Fifty one years ago, at the height of the Skinhead era, Tony Othen, a young photographer threw himself into the lion’s cage of Lady Gomm Club, the go-to place for all the teenagers off Bermondsey’s Silwood Estate. Like an anthropologist he immersed himself with the natives until he felt it was safe enough to take a few pictures. Those photos he took were soon forgotten. For the young people it was just another night in their club. Many years later, to celebrate the charity’s 75th anniversary, Bede, who ran the club, had a photographic exhibition of the good work they had done in Bermondsey. In that event they exhibited Tony Othen’s photos that were found in a box in a corner of a spare room in Bede House and asked if anyone could put names to the faces. I could. And did, and some of those photos have now been included in one of the best books to define that special time, writes Michael Holland.
All of us, of any generation, remember fondly the days of our youth when it was important to have the right clothes, the right hair and listen to the right music. Those times will forever be our ‘good old days’, so when a book comes out that encapsulates that defining era and everything we craved and enjoyed when we were having the time of our lives, you know you have to get a copy. That book is Scorcha! Skins, Suedes and Style from the Streets 1967-1973, and it’s coming out soon.
The book is co-written by DJ and promoter Paul ‘Smiler’ Anderson, who has written several books on Mods, and Camberwell author and film-maker, Mark Baxter. The Scorcha in the title comes from an Errol Dunkley tune from 1968, and the idea for the book came from Paul Weller who, explains Smiler, ‘loved my book on Mods’.
Paul, a West Ham fan, set out alone to research the music and fashions from 1967-1973 but, he explains, ‘having a full time job, a family, DJing and producing my radio show (on Totally Wired Radio) I asked Mark to get involved with some research, some of the interviews and getting more pictures.’
Mark, a Millwall supporter, says he was ‘delighted’ to help out: ‘I conducted extra interviews, sourced photos, cuttings and clippings and undertook research on the subject of skinheads and suedeheads, which all supplemented the work that Smiler had done… I filled in any gaps as and when needed, so I’d say it is 70% Smiler and 30% me.’
I wondered if any football rivalry crept in: ‘We decided to reach out across the Thames and shake hands for the betterment of the book!’ jokes Mr Baxter before praising his co-author: ‘If you want an authority on the Mod culture, Smiler is your man. He has been on the Mod scene since the early 80s and knows the history of the whole movement, and those who were there at the beginning are personal friends.’ He stopped to wipe away a smear that was spoiling the shine on his loafers before continuing. ‘He also has a wonderful record and clothes collection.’

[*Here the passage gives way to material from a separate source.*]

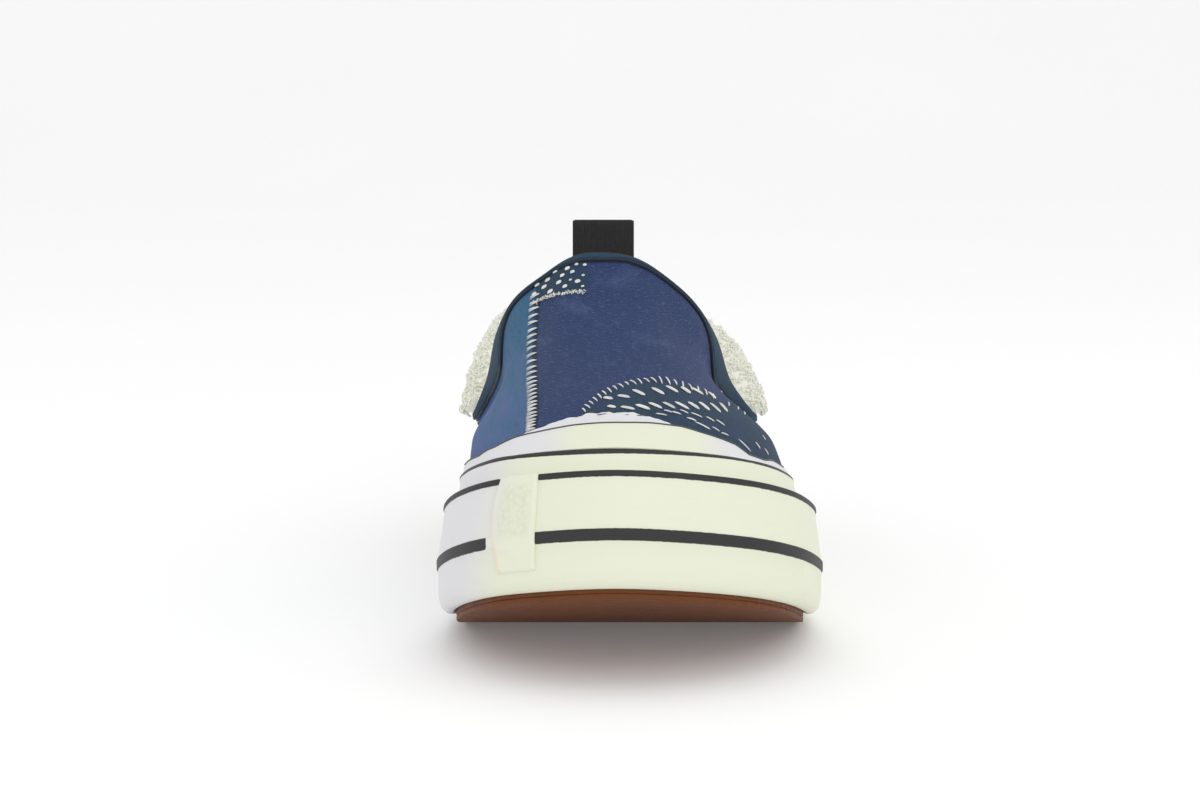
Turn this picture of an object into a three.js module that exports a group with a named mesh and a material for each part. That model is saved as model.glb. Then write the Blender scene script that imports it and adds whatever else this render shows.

I asked Mark how and where the research was carried out: ‘Looking through old newspapers in the British Library, delving into photo libraries, trawling through the internet, and finding people who were ‘there’ in the late 1960s and talking to them, plus, asking if they had any photos of those times… We were trying to find those “unseen” or at least “rarely seen” images that give any photo book that added value.’
But was it easy to get those special images? ‘The images we eventually found were key to the book getting a deal,’ begins the writer. ‘Through our research we found some marvellous photos and they tipped the balance in us getting the green light to write the book.’
The authors believe that their book may confuse some people. For those that wasn’t there, or not a part of the movement, the word Skinhead has connotations far removed from the early days when it was a simple, affordable, working-class fashion connected to West Indian music and the Rude Boy style. Skinheads became synonymous with racist violence, and the ‘look’ was commandeered by Far-Right groups. Mark Baxter emphasises that the book ‘presents the original skinheads of 1968/69 in a fairer, possibly new way.’ The focus will be on, he says, the ‘black and white crossover going on in the clubs, with your white working-class youth, wanting to look black.’
There was an important point being made here and I could sense there was more. ‘The next generation of skinheads from the late 70s, early 80s were more ‘bonehead’ in nature and more racist, and they give the whole look/genre a bad name. ..We hope to redress the balance somewhat for the original ones, and I think our book might surprise one or two people, who, shall we say, have a perceived idea of those times.’
Was you surprised? ‘I lived on an estate in Peckham during the years we were writing about in the book, and on there you had all nationalities and colours, rubbing along okay.’
Along with the book there is an accompanying vinyl album of which they shared the selection. Says Mark, ‘I picked mine from speaking to some of the guys and girls in the book and getting a tune off of them. Plus, I also put one or two of my own faves in there.’
Scorcha! Skins, Suedes and Style from the Streets 1967-1973 is out on September 9th with a foreword by Suggs in all good bookshops and online, and covers topics from fashion and football, music and culture, drawing on first hand accounts from the original skin-suede generation and later adopters, including Paul Weller and Norman Jay MBE. Packed with iconic images this is the definitive visual history of a special era.